┌─ Dataset extract

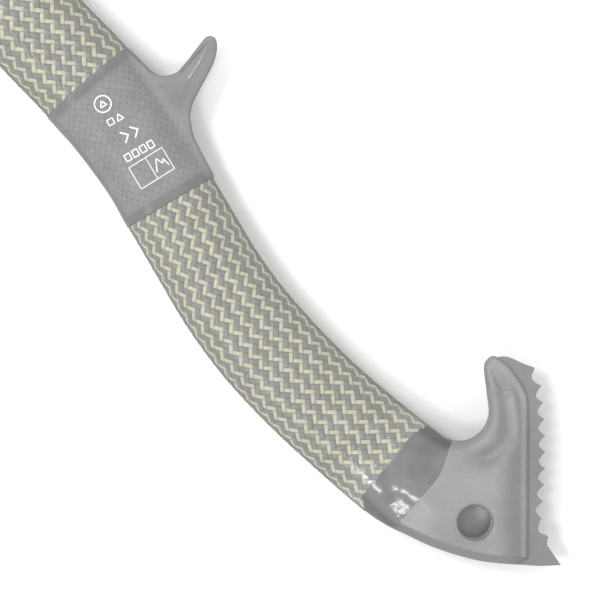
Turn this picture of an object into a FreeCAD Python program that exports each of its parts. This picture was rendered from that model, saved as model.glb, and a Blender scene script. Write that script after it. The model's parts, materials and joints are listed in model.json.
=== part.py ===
"""Leashless composite ice axe, lying on its side.

Frame: +X towards the pick, +Y up the shaft towards the head, +Z up out of the visible side.
Outlines are drawn round the lanyard hole's centre, with z = 0 on the tool's mid-plane.
Every shape is then moved so that the origin is the bottom centre of the whole tool's box.
Lengths are millimetres, angles are degrees.
"""
import FreeCAD, Part
import math
import os

Vector = FreeCAD.Vector
UP = Vector(0, 0, 1)

# ---------------------------------------------------------------- driving dimensions

# Shaft centre line: tangent arcs as (length, turn), from the pommel up to the head.
SPINE_START = (-11.5, 23.8)
SPINE_HEADING = 111.2
SPINE_ARCS = [
    (25, -2.6), (30, -7.2), (30, -11.1), (30, 0.6), (30, 7.4), (15, 6.6),
    (30, -4.0), (60, -9.0), (60, -12.0), (50, -8.0), (42, -2.0),
]

# Outside of the shaft, as (distance along the centre line, depth in the swing plane).
SHAFT_DEPTHS = [
    (-10, 29.6), (0, 32.0), (25, 31.2), (55, 31.0), (85, 29.5), (115, 29.3), (145, 31.6), (402, 30.0),
]
GRIP_THICKNESS = 19.3
UPPER_THICKNESS = 20.5
SLEEVE_WALL = 0.9
TUBE_WALL = 2.2
STATION_STEP = 12.0

# Places along the centre line.
TUBE_BOTTOM = -2.0
SPIGOT_BOTTOM = -12.0
SPIGOT_TOP = 28.0
COLLAR_BOTTOM = -22.0
GRIP_BOTTOM = 4.5
CUFF_BOTTOM = 107.0
CUFF_TOP = 151.5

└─

From the opening line of the data above, please print each line as written up to and including the line that contains "on its side.", and nothing more.

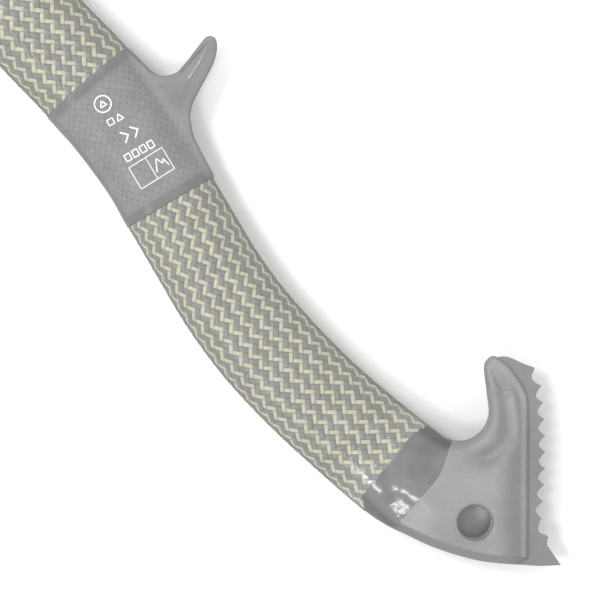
Turn this picture of an object into a FreeCAD Python program that exports each of its parts. This picture was rendered from that model, saved as model.glb, and a Blender scene script. Write that script after it. The model's parts, materials and joints are listed in model.json.
=== part.py ===
"""Leashless composite ice axe, lying on its side.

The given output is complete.